Data to use →
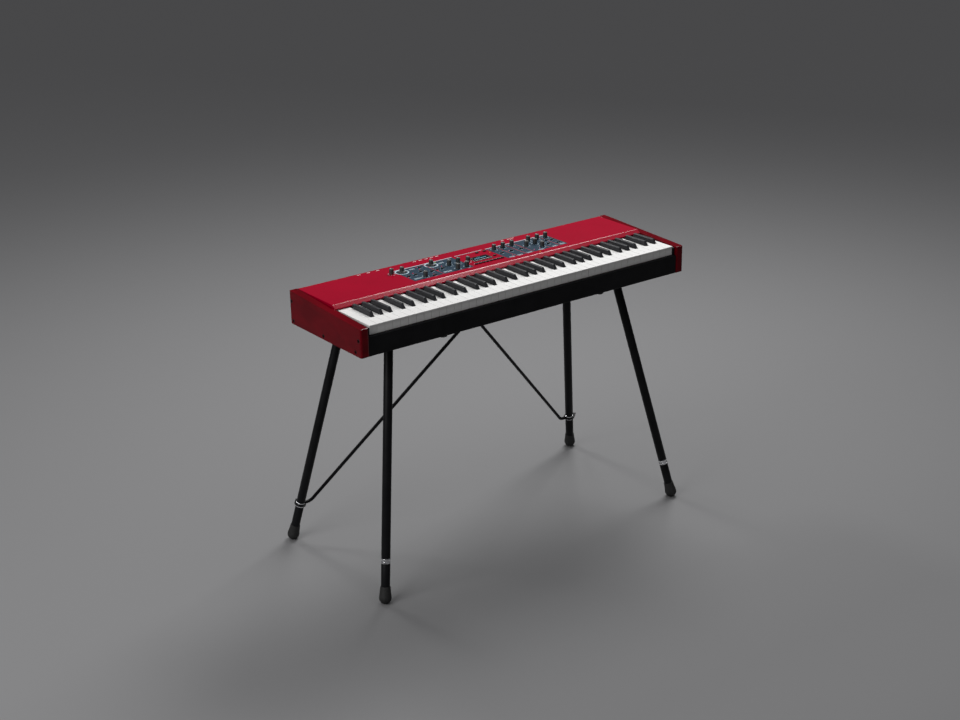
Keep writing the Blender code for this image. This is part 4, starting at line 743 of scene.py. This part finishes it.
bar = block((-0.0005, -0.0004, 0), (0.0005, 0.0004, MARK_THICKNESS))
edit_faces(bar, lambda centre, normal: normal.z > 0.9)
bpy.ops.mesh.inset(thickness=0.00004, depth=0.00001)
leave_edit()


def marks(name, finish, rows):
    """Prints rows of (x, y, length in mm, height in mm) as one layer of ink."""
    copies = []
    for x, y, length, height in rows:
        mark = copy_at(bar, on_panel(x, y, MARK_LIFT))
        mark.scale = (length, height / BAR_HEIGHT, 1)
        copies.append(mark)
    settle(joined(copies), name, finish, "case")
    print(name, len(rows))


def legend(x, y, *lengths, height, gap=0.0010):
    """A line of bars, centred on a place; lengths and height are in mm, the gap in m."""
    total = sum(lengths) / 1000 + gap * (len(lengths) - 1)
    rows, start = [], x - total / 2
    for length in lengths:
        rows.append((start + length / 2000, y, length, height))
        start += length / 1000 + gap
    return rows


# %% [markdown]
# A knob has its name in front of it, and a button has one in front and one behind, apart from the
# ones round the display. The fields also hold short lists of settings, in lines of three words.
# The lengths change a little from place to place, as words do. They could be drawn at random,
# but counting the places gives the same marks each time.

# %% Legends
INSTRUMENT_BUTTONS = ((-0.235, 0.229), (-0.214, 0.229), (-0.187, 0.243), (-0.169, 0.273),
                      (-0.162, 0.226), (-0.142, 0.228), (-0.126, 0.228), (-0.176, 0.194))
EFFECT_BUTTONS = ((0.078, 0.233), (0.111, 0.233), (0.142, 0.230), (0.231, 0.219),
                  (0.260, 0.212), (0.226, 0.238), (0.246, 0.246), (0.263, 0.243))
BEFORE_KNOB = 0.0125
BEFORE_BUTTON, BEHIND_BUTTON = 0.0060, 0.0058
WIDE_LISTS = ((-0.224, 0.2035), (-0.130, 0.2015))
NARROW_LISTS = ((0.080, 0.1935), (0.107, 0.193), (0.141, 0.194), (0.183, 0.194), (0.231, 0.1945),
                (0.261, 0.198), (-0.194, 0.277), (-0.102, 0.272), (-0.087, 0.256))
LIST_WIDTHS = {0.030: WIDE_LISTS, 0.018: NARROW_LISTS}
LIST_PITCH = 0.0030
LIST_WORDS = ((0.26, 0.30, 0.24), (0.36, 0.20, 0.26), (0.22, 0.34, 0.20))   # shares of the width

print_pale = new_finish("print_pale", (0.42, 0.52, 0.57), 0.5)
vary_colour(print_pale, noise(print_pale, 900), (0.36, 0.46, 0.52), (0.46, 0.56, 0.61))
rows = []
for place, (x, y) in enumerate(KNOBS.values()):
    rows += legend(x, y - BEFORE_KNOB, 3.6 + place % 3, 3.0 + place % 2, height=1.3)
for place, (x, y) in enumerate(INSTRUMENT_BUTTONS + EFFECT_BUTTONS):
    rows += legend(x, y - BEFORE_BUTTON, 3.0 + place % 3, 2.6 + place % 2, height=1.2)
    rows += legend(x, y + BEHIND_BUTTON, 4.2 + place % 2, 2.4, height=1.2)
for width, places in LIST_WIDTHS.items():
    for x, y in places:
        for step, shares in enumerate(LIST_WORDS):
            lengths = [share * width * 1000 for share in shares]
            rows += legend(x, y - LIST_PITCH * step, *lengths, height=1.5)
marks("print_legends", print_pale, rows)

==

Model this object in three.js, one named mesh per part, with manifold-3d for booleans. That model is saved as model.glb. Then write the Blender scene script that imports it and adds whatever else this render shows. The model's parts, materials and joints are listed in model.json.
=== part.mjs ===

Instructions to follow → Looking at the records above, work out how many lines include the word "this", then give that number by itself.

Problem solution → 2